After tasting the profound love of her Bridegroom, the Bride now wishes to immerse herself further in that love. She implores her lover to “take” her “away with” Him.  She wants to leave everything behind and join her lover. This is an answer to a call that is made by the Bridegroom. Christ invites his Bride to “go into” her “room” and “close the door” behind her for a moment of solitude where the encounter between the two lovers is facilitated (Mathew 6:6). In response to this invitation, the Bride says, “take me away.” In other words, “yes, I will go into my private room where no prying eyes will disturb us. Take me to wherever you are and bring me closer to you.” The object of the sentence changes from a singular pronoun to a plural one to signify the Bride’s personal relationship with Christ as well as the communal nature of this relationship, One Church, many souls.  Moreover, the level of intimacy deepens as She begs her lover to “bring” her “into his chambers,” or to take her to his bedroom.  Of course, in this bedroom, there is not going to be sexual activity, but rather a spiritual union. If the Bride is the human soul and the Bridegroom is Christ, then their union is accomplished through the act of prayer.  Rather than bodily pleasure, the result of this union is spiritual delight whereby the soul’s desire is fully satisfied and nourished.  The lower appetites become diminished and the physical senses are suspended. They are replaced by an immense thirst for yet a deeper union with the Divine essence, which is accomplished only through Christ. The effect of this union also has a physical dimension as well.  The heart is at complete peace, while serenity and tranquility take over the mind. God created humanity for this purpose, to rejoice and delight in this encounter with the Creator of all Beauty.  Occupied with this delightful exchange, the Bride recognizes the rectitude of her Bridegroom’s lovers, “they are right to adore you.”  Instead of expressing jealousy over the multitudinous lovers, She expresses her sympathy and agreement with them because no virgin can behold the immaculate gaze of this Bridegroom and remain uninterested.     

Dark am I, yet lovely, O daughters of Jerusalem, dark like the tents of Kedar, like the tent curtains of Solomon.

The Bride recognizes her physical imperfections. She realizes she is not perfect. Fortunately, these imperfections are only skin deep. They do not penetrate her inner beauty and affect her virtuous soul.  Even though she is “dark” on the outside, she is still “lovely” and beautiful in the inside.  Beauty is redefined here. It is not the physical quality or proportionate arrangement of facial features. Instead, it is the virtuosity of the spirit that “shine[s]” on the Bride’s countenance “like the sun” and makes her look “lovely” (Mathew 13:43). She compares herself to the “dark tents of Kedar.” These tents are made of black goat hair that helps absorb heat during the cold winter months, keeping the inside of the tent warm and cozy.  Likewise, the Bride’s unattractive features keep her humble and modest to the extent that she appears “lovely” despite her physical imperfections.  During the summer months, the “dark tents” provide shade from the hot sun. Similarly, the Bride’s physical imperfections prevent pride, vainglory and self-worship from entering her heart and rendering her wrathful, lustful, envious, gluttonous, greedy and slothful.

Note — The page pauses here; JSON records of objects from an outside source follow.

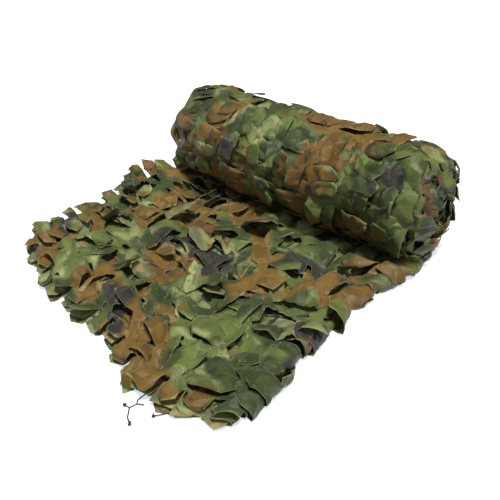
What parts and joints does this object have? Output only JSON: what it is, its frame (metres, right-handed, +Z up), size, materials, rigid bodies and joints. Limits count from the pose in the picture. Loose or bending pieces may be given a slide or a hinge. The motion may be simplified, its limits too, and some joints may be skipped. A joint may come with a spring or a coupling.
{
  "type": "partly rolled camouflage net",
  "caption": "Woodland camouflage net of leaf-cut printed cloth on a cord net, folded in half, rolled up, with its loose end laid out flat.",
  "frame": {"origin": "bottom centre of the bounding box, on the surface that the net lies on", "axes": "+Z up; +X along the roll, towards the side where the net is folded; +Y from the laid-out end towards the roll"},
  "size_m": [0.879, 0.9376, 0.2966],
  "materials": {
    "printed_cloth_laid": "woven polyester with a woodland print of greens, brown and black, satin",
    "printed_cloth_rolled": "woven polyester with a woodland print of greens, brown and black, satin",
    "cord": "knotted dark green net cord"
  },
  "bodies": {
    "root": {"garnish_laid_end": "printed_cloth_laid", "garnish_roll": "printed_cloth_rolled", "cord_net": "cord"}
  },
  "joints": []
}
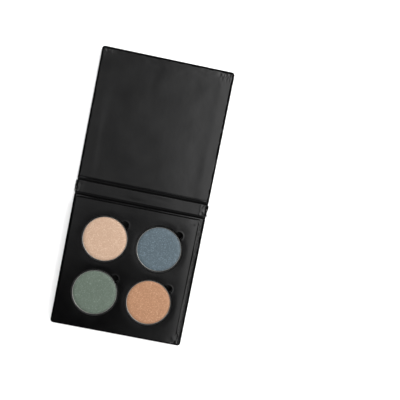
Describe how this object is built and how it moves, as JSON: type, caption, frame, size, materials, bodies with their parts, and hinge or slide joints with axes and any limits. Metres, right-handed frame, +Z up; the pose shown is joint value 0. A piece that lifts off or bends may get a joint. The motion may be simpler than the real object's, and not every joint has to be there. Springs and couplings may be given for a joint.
{
  "type": "eyeshadow palette",
  "caption": "Book-style magnetic makeup palette: a paper-wrapped board lid on a creased spine folds over a tray block with round wells for lift-out pans of pressed powder.",
  "frame": {"origin": "under the centre of the tray block, on the base cover's underside", "axes": "+Z up out of the pans, +X to the right along the hinge, +Y from the tray towards the opened lid"},
  "size_m": [0.0786, 0.1657, 0.0083],
  "materials": {
    "wrap_paper": "soft matte black coated paper",
    "lining_paper": "matte black paper",
    "greyboard": "raw grey board",
    "black_core_board": "black-core board, die-cut edge",
    "adhesive_sheet": "double-sided adhesive tissue",
    "magnet_plating": "nickel-plated magnet",
    "tinplate": "bright drawn tinplate",
    "powder_front_left": "pressed shimmer powder, sage green",
    "powder_front_right": "pressed shimmer powder, bronze",
    "powder_rear_left": "pressed shimmer powder, champagne",
    "powder_rear_right": "pressed shimmer powder, slate blue"
  },
  "bodies": {
    "base": {"base_board": "greyboard", "base_wrap": "wrap_paper", "base_lining": "lining_paper", "base_joint_paper": "wrap_paper", "tray_adhesive": "adhesive_sheet", "tray_floor": "greyboard", "tray_floor_paper": "lining_paper", "tray_core_lower": "black_core_board", "tray_core_upper": "black_core_board", "tray_wrap": "wrap_paper", "tray_magnet_left": "magnet_plating", "tray_magnet_right": "magnet_plating", "pan_magnet_front_left": "magnet_plating", "pan_magnet_front_right": "magnet_plating", "pan_magnet_rear_left": "magnet_plating", "pan_magnet_rear_right": "magnet_plating"},
    "spine": {"spine_board": "greyboard", "spine_wrap": "wrap_paper", "spine_lining": "lining_paper"},
    "lid": {"lid_board": "greyboard", "lid_wrap": "wrap_paper", "lid_lining": "lining_paper", "lid_joint_paper": "wrap_paper", "lid_magnet_left": "magnet_plating", "lid_magnet_right": "magnet_plating"},
    "refill_front_left": {"pan_front_left": "tinplate", "powder_front_left": "powder_front_left"},
    "refill_front_right": {"pan_front_right": "tinplate", "powder_front_right": "powder_front_right"},
    "refill_rear_left": {"pan_rear_left": "tinplate", "powder_rear_left": "powder_rear_left"},
    "refill_rear_right": {"pan_rear_right": "tinplate", "powder_rear_right": "powder_rear_right"}
  },
  "joints": [
    {"name": "base_crease", "type": "hinge", "parent": "base", "child": "spine", "pos_m": [0, 0.0385, 0.00095], "axis": [-1, 0, 0], "range_deg": [-90, 0]},
    {"name": "lid_crease", "type": "hinge", "parent": "spine", "child": "lid", "pos_m": [0, 0.047, 0.00095], "axis": [-1, 0, 0], "range_deg": [-90, 0]},
    {"name": "lift_front_left", "type": "slide", "parent": "base", "child": "refill_front_left", "axis": [0, 0, 1], "range_m": [0, 0.012]},
    {"name": "lift_front_right", "type": "slide", "parent": "base", "child": "refill_front_right", "axis": [0, 0, 1], "range_m": [0, 0.012]},
    {"name": "lift_rear_left", "type": "slide", "parent": "base", "child": "refill_rear_left", "axis": [0, 0, 1], "range_m": [0, 0.012]},
    {"name": "lift_rear_right", "type": "slide", "parent": "base", "child": "refill_rear_right", "axis": [0, 0, 1], "range_m": [0, 0.012]}
  ]
}
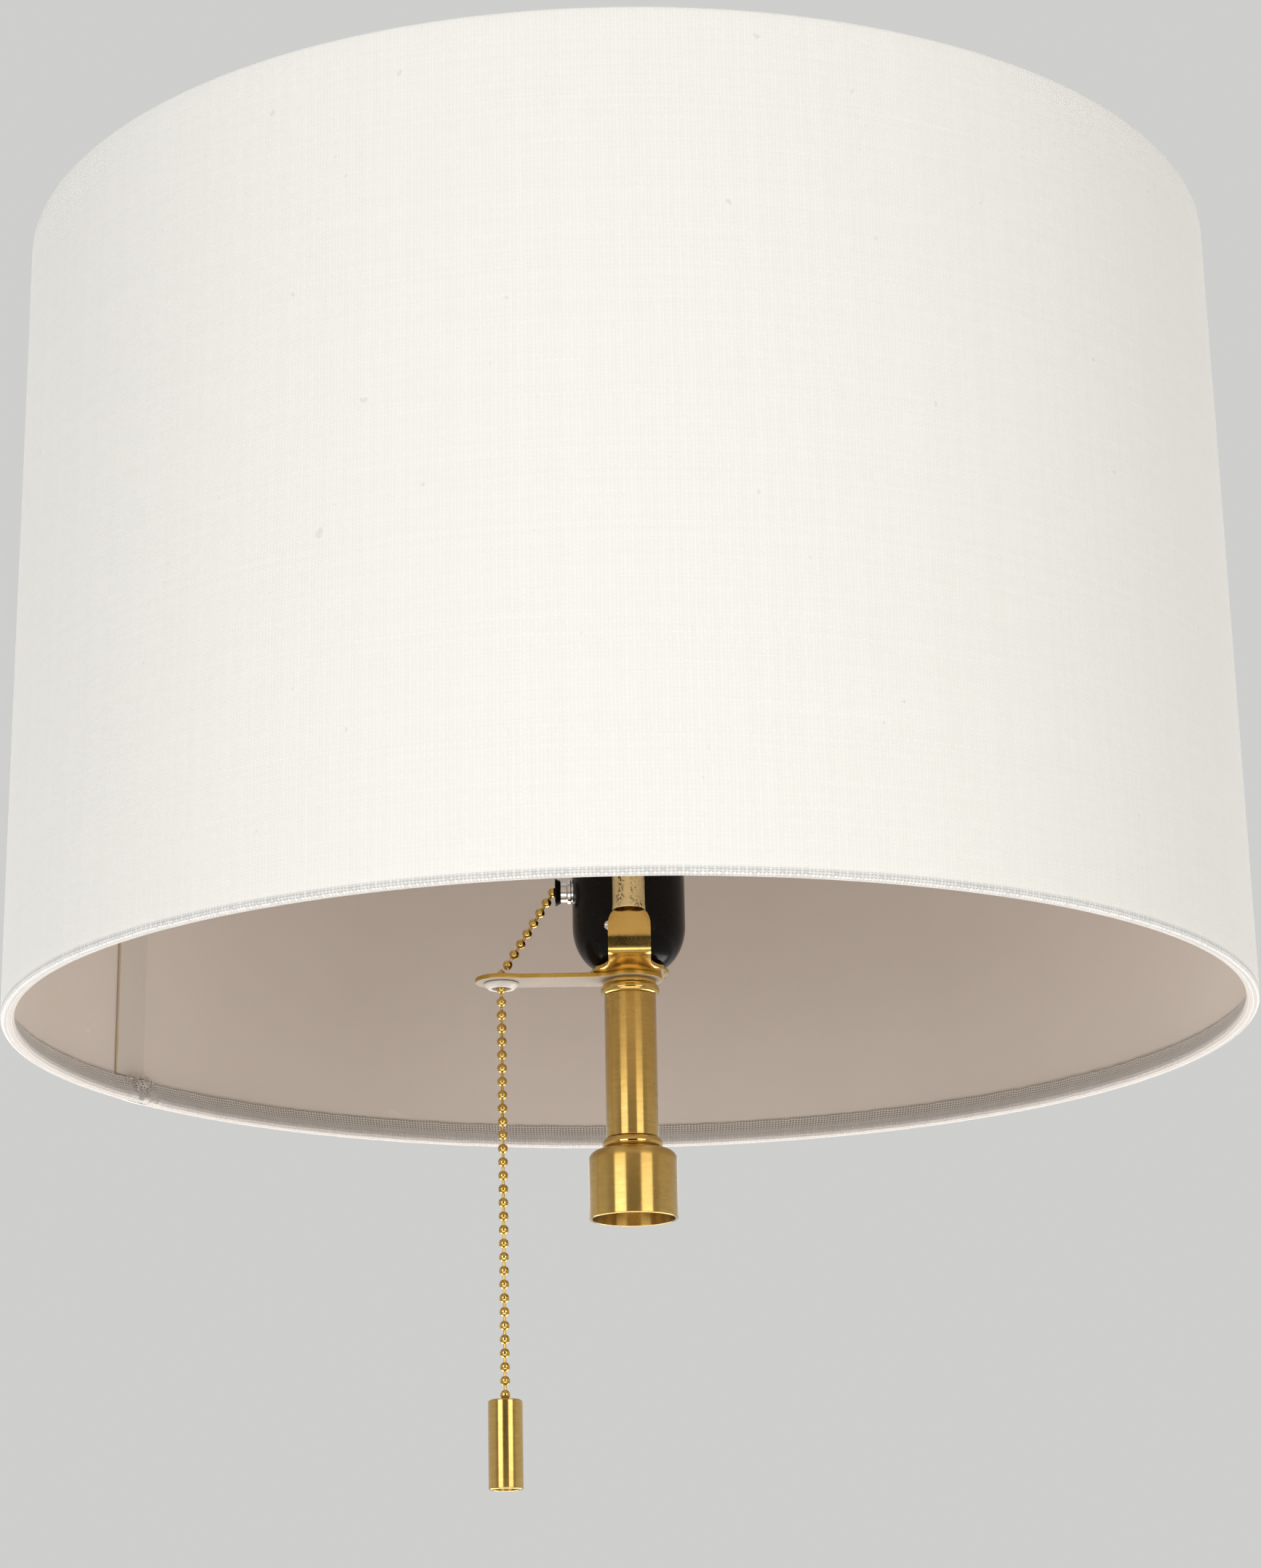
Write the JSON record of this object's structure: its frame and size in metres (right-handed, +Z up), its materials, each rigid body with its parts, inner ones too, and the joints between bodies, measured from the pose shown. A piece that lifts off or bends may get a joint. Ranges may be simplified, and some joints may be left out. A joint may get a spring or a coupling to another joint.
{
  "type": "lamp shade",
  "caption": "Slightly tapered drum lamp shade of off-white cloth on a wire frame, carried by its harp on a brass pull-chain lamp head that slips over a stand's pole.",
  "frame": {"origin": "middle of the collar's open lower end, where the pole enters", "axes": "+Z up along the pole, neck and shade axis; -X towards the chain arm; the harp lies in the YZ plane"},
  "size_m": [0.4, 0.3998, 0.4121],
  "materials": {
    "linen": "plain woven off-white linen-look cloth bonded to the liner",
    "hem_linen": "the same cloth, unbonded and turned over the ring",
    "liner": "matt warm grey-beige styrene sheet",
    "frame_wire": "white coated steel wire",
    "spider_steel": "plated steel",
    "satin_brass": "satin brushed brass, lacquered",
    "polished_brass": "polished brass with fine wear",
    "aged_brass": "pale brass plating, speckled with wear",
    "chain_brass": "bright rolled brass beads",
    "black_plastic": "glossy black moulded phenolic",
    "nickel": "nickel plated",
    "zinc_steel": "zinc plated steel",
    "eyelet_nylon": "translucent white nylon",
    "harp_plating": "brass plated steel wire"
  },
  "bodies": {
    "lamp_head": {"stand_collar": "satin_brass", "collar_nut": "zinc_steel", "lower_ring": "polished_brass", "neck_tube": "satin_brass", "upper_ring": "polished_brass", "lamp_pipe": "zinc_steel", "chain_arm": "polished_brass", "arm_eyelet": "eyelet_nylon", "harp_saddle": "polished_brass", "socket_cap": "black_plastic", "cap_set_screw": "nickel", "socket_shell": "black_plastic", "socket_core": "black_plastic", "terminal_screws": "zinc_steel", "screw_shell": "nickel", "centre_contact": "nickel", "switch_spout": "nickel", "spout_mouth": "black_plastic", "switch_yoke": "zinc_steel", "lever_pin": "zinc_steel", "lever_spring": "zinc_steel"},
    "harp": {"harp_bow": "harp_plating", "harp_stud": "harp_plating"},
    "ferrule_front": {"ferrule_front": "aged_brass"},
    "ferrule_back": {"ferrule_back": "aged_brass"},
    "shade": {"shade_cover": "linen", "shade_liner": "liner", "side_seam": "liner", "top_ring": "frame_wire", "bottom_ring": "frame_wire", "top_hem": "hem_linen", "bottom_hem": "hem_linen", "spider_hub": "spider_steel", "spider_arm_1": "spider_steel", "spider_arm_2": "spider_steel", "spider_arm_3": "spider_steel"},
    "finial": {"finial": "satin_brass"},
    "pull_chain": {"chain_eyelet_beads": "chain_brass"},
    "chain_gimbal": {"chain_gimbal_bead": "chain_brass"},
    "hanging_chain": {"chain_hanging_run": "chain_brass"},
    "pull_bell": {"pull_bell": "satin_brass"},
    "entry_bead": {"chain_entry_bead": "chain_brass"},
    "upper_chain": {"chain_upper_run": "chain_brass"},
    "turn_bead": {"chain_turn_bead": "chain_brass"},
    "inner_chain": {"chain_inner_run": "chain_brass"},
    "switch_lever": {"switch_lever": "zinc_steel"}
  },
  "joints": [
    {"name": "harp_lift", "type": "slide", "parent": "lamp_head", "child": "harp", "axis": [0, 0, 1], "range_m": [0, 0.03]},
    {"name": "ferrule_front_lift", "type": "slide", "parent": "harp", "child": "ferrule_front", "axis": [0, 0, 1], "range_m": [0, 0.016]},
    {"name": "ferrule_back_lift", "type": "slide", "parent": "harp", "child": "ferrule_back", "axis": [0, 0, 1], "range_m": [0, 0.016]},
    {"name": "shade_turn", "type": "hinge", "parent": "harp", "child": "shade", "pos_m": [0, 0, 0.2993], "axis": [0, 0, 1], "continuous": true},
    {"name": "finial_unscrew", "type": "slide", "parent": "harp", "child": "finial", "axis": [0, 0, 1], "range_m": [0, 0.014]},
    {"name": "chain_pull", "type": "slide", "parent": "lamp_head", "child": "pull_chain", "axis": [0, 0, -1], "range_m": [0, 0.00872], "stiffness_N_per_m": 250, "springref_m": -0.004},
    {"name": "chain_swing_side", "type": "hinge", "parent": "pull_chain", "child": "chain_gimbal", "pos_m": [-0.0414, 0, 0.07579], "axis": [0, 1, 0], "range_deg": [-8, 30]},
    {"name": "chain_swing_fore", "type": "hinge", "parent": "chain_gimbal", "child": "hanging_chain", "pos_m": [-0.0414, 0, 0.07143], "axis": [1, 0, 0], "range_deg": [-30, 30]},
    {"name": "bell_rock", "type": "hinge", "parent": "hanging_chain", "child": "pull_bell", "pos_m": [-0.0414, 0, -0.05941], "axis": [1, 0, 0], "range_deg": [-8, 8]},
    {"name": "entry_bead_slide", "type": "slide", "parent": "lamp_head", "child": "entry_bead", "axis": [-0.2648, 0, -0.9643], "range_m": [0, 0.00812]},
    {"name": "upper_chain_slide", "type": "slide", "parent": "lamp_head", "child": "upper_chain", "axis": [-0.5279, 0, -0.8493], "range_m": [0, 0.00806]},
    {"name": "turn_bead_slide", "type": "slide", "parent": "lamp_head", "child": "turn_bead", "axis": [-0.874, 0, -0.4858], "range_m": [0, 0.00705]},
    {"name": "inner_chain_slide", "type": "slide", "parent": "lamp_head", "child": "inner_chain", "axis": [-1, 0, 0], "range_m": [0, 0.00806]},
    {"name": "switch_lever_turn", "type": "hinge", "parent": "lamp_head", "child": "switch_lever", "pos_m": [0, 0, 0.09615], "axis": [0, -1, 0], "range_deg": [0, 38.59]}
  ],
  "couplings": [
    {"joint": "entry_bead_slide", "follows": "chain_pull", "ratio": 0.92887},
    {"joint": "upper_chain_slide", "follows": "chain_pull", "ratio": 0.92202},
    {"joint": "turn_bead_slide", "follows": "chain_pull", "ratio": 0.80588},
    {"joint": "inner_chain_slide", "follows": "chain_pull", "ratio": 0.92202},
    {"joint": "switch_lever_turn", "follows": "chain_pull", "rad_per_m": 76.835}
  ]
}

Do not stare at me because I am dark, because I am darkened by the sun. My mother’s sons were angry with me and made me take care of the vineyards; my own vineyard I have neglected.

While speaking to the “daughters of Jerusalem,” the Bride turns their attention away from her exterior unappealing looks. She is “darkened by the sun,” or she has been exposed to elements for a long while. The “sun” represents all the temporal allurements and worldly cares that often keep us occupied and too busy to seek God, the source of all comfort. The reason for her coarse and unrefined features is that her “mother’s sons” are “angry” with her. They make her “take care of the vineyards,” which is a task that is rough and daunting on her body. The “vineyards” must be worked for a financial gain or a steady income.  Meanwhile, her “own vineyards,” or her spiritual needs, are “neglected” and uncared for. Her earthly relations do not care about her spiritual needs. Instead, their purpose is to use her to harvest financial benefits and reap monetary gains. This treatment has a harsh effect on her body but not on her soul.  Her soul remains unbroken and steady in its pursuit for the Bridegroom. Consequently, she goes about searching for her lover.

Tell me, you whom I love, where you graze your flock and where you rest your sheep at midday. Why should I be like a veiled woman beside the flocks of your friends?

She asks the Bridegroom “where” he “graze[s]” his “flock” and “where” He “rest[s]” his “sheep” when it is “midday.”  Knowing that none of her earthly relations is willing to provide her with any comfort and consolation, she directs her attention elsewhere; she seeks the Shepherd “whom” she “love[s].” Fear of loneliness and physical exhaustion are the two main deterrents that make her embark on this search. She is lonely. No one wants to speak or associate with her because she is “dark” and seemingly unattractive. Also, the long hours under the “sun” have made her exhausted and fatigued.  The heavy task of pursuing earthly riches, which is forced on her, causes a great deal of exhaustion. It is important to note the time of day is “midday.” The “sun” is scorching.  As a result, she goes on a search for a lover who will give her the consolations and the comforts that her soul is seeking. She asks, “Why should I be like a veiled woman beside the flocks of your friends?” The question denotes a secrecy that surrounds her love for the “fairest of all men.” No one knows that she is in love with the Bridegroom, and she resents the fact that she is “like a veiled woman,” all alone with no one with whom she can share her feelings. Indeed, it is difficult to fall in love with Christ and not be able to share these feelings with the entire world.  The veil is a symbol that signifies all obstructions that prevent us from proclaiming our love for Christ. Rather than being with the “flocks” of her lover’s “friends,” the Bride seeks to join His own personal flock, or His Church.

I’ll stop here for today. May our Beloved, Jesus Christ the “Fairest of all Men,” nourish and satisfy our thirst for love and affection at all times.